Risperdal linked to enlargement of breast tissue in male adolescents
The Johnson & Johnson drug Risperdal is prescribed to treat schizophrenia, bipolar disorder, and irritability in people with autism. Studies show that the drug can cause an increase in the production of prolactin, a hormone that causes breast tissue to enlarge. In males, an increase in the level of prolactin can cause gynecomastia, a condition associated with the enlargement of breast tissue.
The health risks of Risperdal have been well documented. The Journal of Clinical Psychopharmacology published a study in 2006 showing that prolactin levels can increase significantly when Risperdal was given to adolescent males.
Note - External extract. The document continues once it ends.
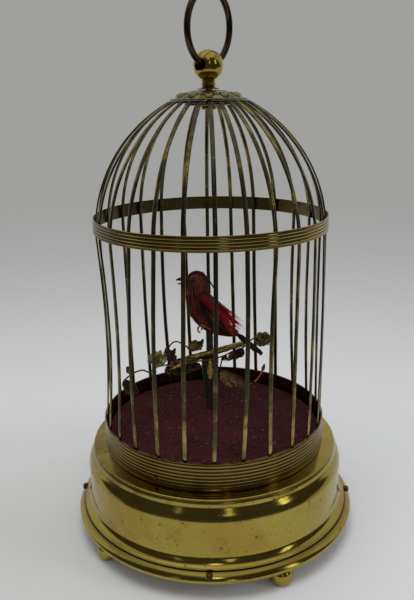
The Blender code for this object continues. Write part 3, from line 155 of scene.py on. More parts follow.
class SongbirdCage(bpy.types.PropertyGroup):
    bar_width: length_setting("Bar width", "Width of each flat cage bar", 0.0021, 0.0005)
    bar_thickness: length_setting("Bar thickness", "Thickness of each flat cage bar", 0.0009, 0.0003)
    ring_reeds: count_setting("Ring reeds", "Reeds round the ring at the cage's foot", 7, 1, 16)
    band_reeds: count_setting("Band reeds", "Reeds round the band at the dome's foot", 4, 1, 10)
    bosses: count_setting("Rosette bosses", "Round bosses on the rosette under the ball", 12, 3, 24)
    velvet: colour_setting("Velvet", "Colour of the cage floor's velvet", srgb(55, 18, 19))


class SongbirdBird(bpy.types.PropertyGroup):
    body_feathers: count_setting("Body feathers", "Feather strands on the body", 760, 50, 3000)
    head_feathers: count_setting("Head feathers", "Feather strands on the head", 420, 50, 2000)
    rust: colour_setting("Rust feathers", "Colour of the breast and cheeks", srgb(80, 31, 22))
    crimson: colour_setting("Crimson feathers", "Colour of the long feathers on the back", srgb(160, 22, 33))
    black: colour_setting("Black feathers", "Colour of the cap, the wing and the tail", srgb(26, 25, 27))


class SongbirdStage(bpy.types.PropertyGroup):
    floor_tone: colour_setting("Floor", "Colour of the floor", (0.60, 0.60, 0.59, 1.0))
    wall_tone: colour_setting("Background", "Colour of the background", srgb(160, 160, 159))
    light: bpy.props.FloatProperty(
        name="Lamp power", description="Power of the overhead soft lamp in watts", default=5.0, min=0.0,
        max=50.0)


# Shader building blocks

def feed(tree, sockets, values):
    """Links or sets the sockets that are named."""
    for key, value in values.items():
        if isinstance(value, bpy.types.NodeSocket):
            tree.links.new(value, sockets[key])
        else:
            sockets[key].default_value = value


def place_node(tree, kind, inputs=None, **settings):
    """Adds a shader node with its settings, and feeds the inputs that are named."""
    made = tree.nodes.new("ShaderNode" + kind)
    for key, value in settings.items():
        setattr(made, key, value)
    feed(tree, made.inputs, inputs or {})
    return made


def calculate(tree, operation, first, second=0.0):
    return place_node(tree, "Math", {0: first, 1: second}, operation=operation).outputs[0]


def plus(tree, first, second):
    return calculate(tree, "ADD", first, second)


def minus(tree, first, second):
    return calculate(tree, "SUBTRACT", first, second)


def times(tree, first, second):
    return calculate(tree, "MULTIPLY", first, second)


def larger(tree, first, second):
    return calculate(tree, "MAXIMUM", first, second)


def toward(tree, way, place):
    """How closely a direction points to a place."""
    return place_node(tree, "VectorMath", {0: way, 1: place}, operation="DOT_PRODUCT").outputs["Value"]


def rise(tree, value, low, high, start=0.0, end=1.0):
    """Start below low, end above high, and a smooth rise between."""
    made = place_node(tree, "MapRange", {"Value": value, "From Min": low, "From Max": high, "To Min": start,
                                         "To Max": end}, interpolation_type="SMOOTHSTEP")
    return made.outputs["Result"]


def fall(tree, value, low, high):
    return rise(tree, value, low, high, 1.0, 0.0)


def mix(tree, share, first, second, mode="MIX"):
    made = place_node(tree, "Mix", {0: share, 6: first, 7: second}, data_type="RGBA", blend_type=mode)
    return made.outputs[2]


def cloud(tree, where, scale, detail=3.0, roughness=0.5):
    return place_node(tree, "TexNoise", {"Vector": where, "Scale": scale, "Detail": detail,
                                         "Roughness": roughness}).outputs["Fac"]


def cells(tree, where, scale):
    return place_node(tree, "TexVoronoi", {"Vector": where, "Scale": scale}).outputs["Distance"]


def stretched(tree, where, scale, turn=(0.0, 0.0, 0.0)):
    return place_node(tree, "Mapping", {"Vector": where, "Scale": scale, "Rotation": turn}).outputs["Vector"]


def object_place(tree):
    return place_node(tree, "TexCoord").outputs["Object"]


def new_group(name, inputs, outputs):
    """A shader node group with its input and output nodes."""
    tree = bpy.data.node_groups.new(name, "ShaderNodeTree")
    for label, kind, start in inputs:
        socket = tree.interface.new_socket(name=label, in_out="INPUT", socket_type="NodeSocket" + kind)
        socket.default_value = start
    for label, kind in outputs:
        tree.interface.new_socket(name=label, in_out="OUTPUT", socket_type="NodeSocket" + kind)
    return tree, tree.nodes.new("NodeGroupInput").outputs, tree.nodes.new("NodeGroupOutput").inputs


def use_group(tree, build, inputs):
    """Places a shared node group in a material, building it the first time."""
    name = build.__name__
    made = tree.nodes.new("ShaderNodeGroup")
    made.node_tree = bpy.data.node_groups.get(name) or build(name)
    feed(tree, made.inputs, inputs)
    return made.outputs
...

Furthermore, in 2009 the Journal of Child and Adolescent Psychopharmacology found that elevated prolactin levels remained for as long as two years after patients stopped taking Risperdal.
Gynecomastia often requires corrective surgery. In extreme cases, patients suffering from gynecomastia may require breast- reduction surgery or a complete mastectomy.
Johnson & Johnson also faced allegations that the company improperly marketed the drug for unapproved uses. In April of 2012, an Arkansas judge ordered the company to pay $1.2 billion in fines because of its Risperdal marketing. This decision came on the heels of rulings in Texas and South Carolina, where the company was ordered to pay fines of $158 million and $327 million, respectively. The drug had been a blockbuster for Johnson & Johnson, bringing in $3.4 billion in sales in 2008.